兒子在兩歲半的時候,拿一支彩筆,在雪白的墻面上一揮手畫下了一條紅色的彎線。當時,我剛要用“恐嚇”的方式讓兒子住手,但是惡狠狠的話語還沒有喊出口,我就猛然想起了我的那些“作品”……
在農村老家堂屋的墻上,至今還留有許多用白灰塊涂畫的墻畫,有圈圈,有勾勾彎彎,完全都是亂涂亂畫的結果。當然有些“質量”要好一些,有的看起來像只小雞,有的看起來像是一個小孩,也有太陽和月亮。這些充滿印象派風格的墻畫,其作者就是我。
我每次回到老家探望老爸老媽,與他們一起坐在堂屋里閑聊時,總是能看到墻上的這些涂鴉。老爸總是要一次又一次地解說:這只小雞是我教你畫的,春天家里買了雞苗,被你捏死了一只,你很傷心,讓我教你在墻上畫小雞,說畫在墻上,小雞就死不掉了。老媽也解釋:這串“圈圈”,是你看了姥爺吸煙時吐出的煙圈后畫成的,姥爺可是很疼你的,可惜他不在了……媽媽想起姥爺,總是要掉眼淚。墻面上更多的彎彎勾勾可不是一日之作,而是我日積月累畫了一兩年之后才完成的“大作”。
原來我在二三歲的時候,總是特別愿意在墻上表達自己的“思想”呀,要不然怎么會弄出這么多涂鴉呢。這些用來涂鴉的白灰塊是從哪里來的呢?媽媽說村里人用白灰蓋房子,就撿來一些落在地上的白灰塊,拿回家給我當涂墻的“畫筆”。看來,老媽也是同意我在墻上亂畫一氣的,不然也不會給我弄來“畫筆”的。正是在老爸老媽的支持下,幼時的我才有了在墻上任意涂鴉的機會,再加上老爸老媽“文物保護”工作做得特別好,所以至今墻上的那些“名畫”還保存完整。
小時我畫在墻上的涂鴉已經成為我思念老家的一個牽引。每次回到老家,看到墻上的涂鴉之后,我總會有一種強烈的歸根意識。我生于此老屋,長于此老屋,老爸老媽對我的養育和呵護之情,在這些涂鴉的映照之下更顯生動。看到這些涂鴉,就有歸依父母懷抱的溫暖感。兒時的涂鴉,也是老爸老媽思念兒子的一面鏡子。有涂鴉在眼前,總能感覺兒子就在身邊。兒子走得再遠,身影也總會留在這兒時的墻畫里。小時候的墻畫,已積淀下濃濃的親情和愛意。
眼前的兒子,完全繼承了我在墻上敢涂敢畫的“基因”。
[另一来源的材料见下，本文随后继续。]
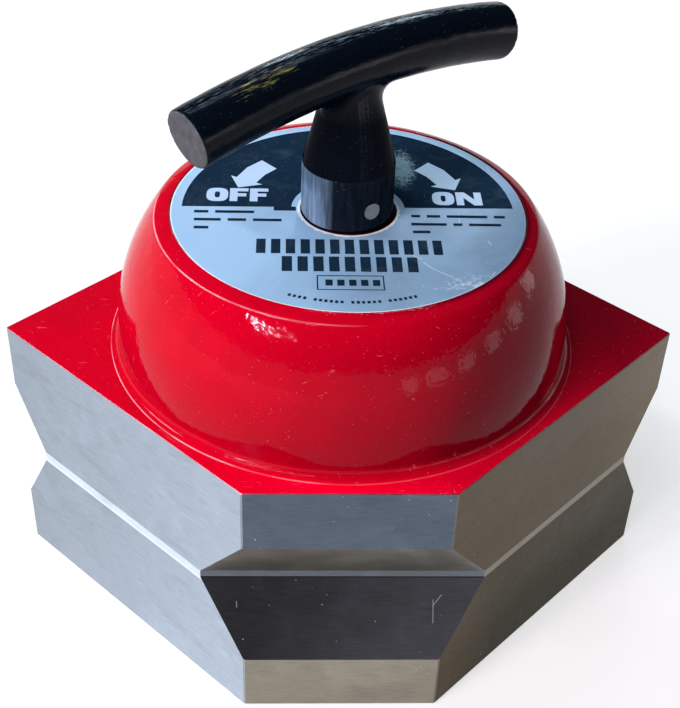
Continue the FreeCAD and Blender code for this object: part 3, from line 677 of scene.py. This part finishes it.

他第一次在雪白的墻上畫出這道彎彎的紅線時,起初我雖然生氣,但回想起自己也曾經亂涂亂畫的經歷,就不心痛了。我沒有奪過兒子手中的彩筆,反而非常溫柔地望著墻上這條紅紅的彎線——它不再刺眼難看,而是清晨空中那一抹亮眼的紅霞。這紅霞是兒子的杰作,是他在這間成長的屋子里留下溫暖記憶的第一筆,也是為我老時思念兒子而留下的一個有形印記。這紅紅的一筆涂鴉,正是記錄并積淀我們父子深情的另一種形式呀——在這白白的墻上,小兒信手抹下的涂鴉,就是明天的溫馨。
我美美地看著兒子在墻上畫下的紅線。正看著,兒子在墻上畫上了第二道,第三道……
我知道,兒子還會這樣在墻上畫下去。他的畫里會有小鳥,會有小汽車、大飛機,還會有爸爸、媽媽。每一次涂鴉,都會記錄下一個親子故事,都會成為明天的思念。兒子兩歲半,正處涂鴉期。此時不涂,更待何時?我決定:房子雖然是老爸的地盤,但應該讓兒子做回主了——兒子你就任意涂吧。
看著正在涂墻的兒子,我開始幸福地遠想——等我老了,兒子也會一次次回到這屋子,那時我們父子在一起,沿著這墻角,尋看這些神奇的涂鴉,豈不是快意的天倫之享。
看到兒子的涂鴉,我再一次想起了自己的涂鴉——噢,我有一個月沒有回老家了吧,得回老家探望老爸老媽了。他們一定看著涂鴉,正盼著我回去呢。
在自家墻上涂鴉,是孩子成長的天然權利。有了這樣的權利,他才知這是他家,是他永遠的家,家也會成為他永遠的牽掛。如果你不能容忍孩子在墻面涂畫,不妨裝一個大一些的墻面畫板,讓正處于涂鴉期的孩子好好肆意一番。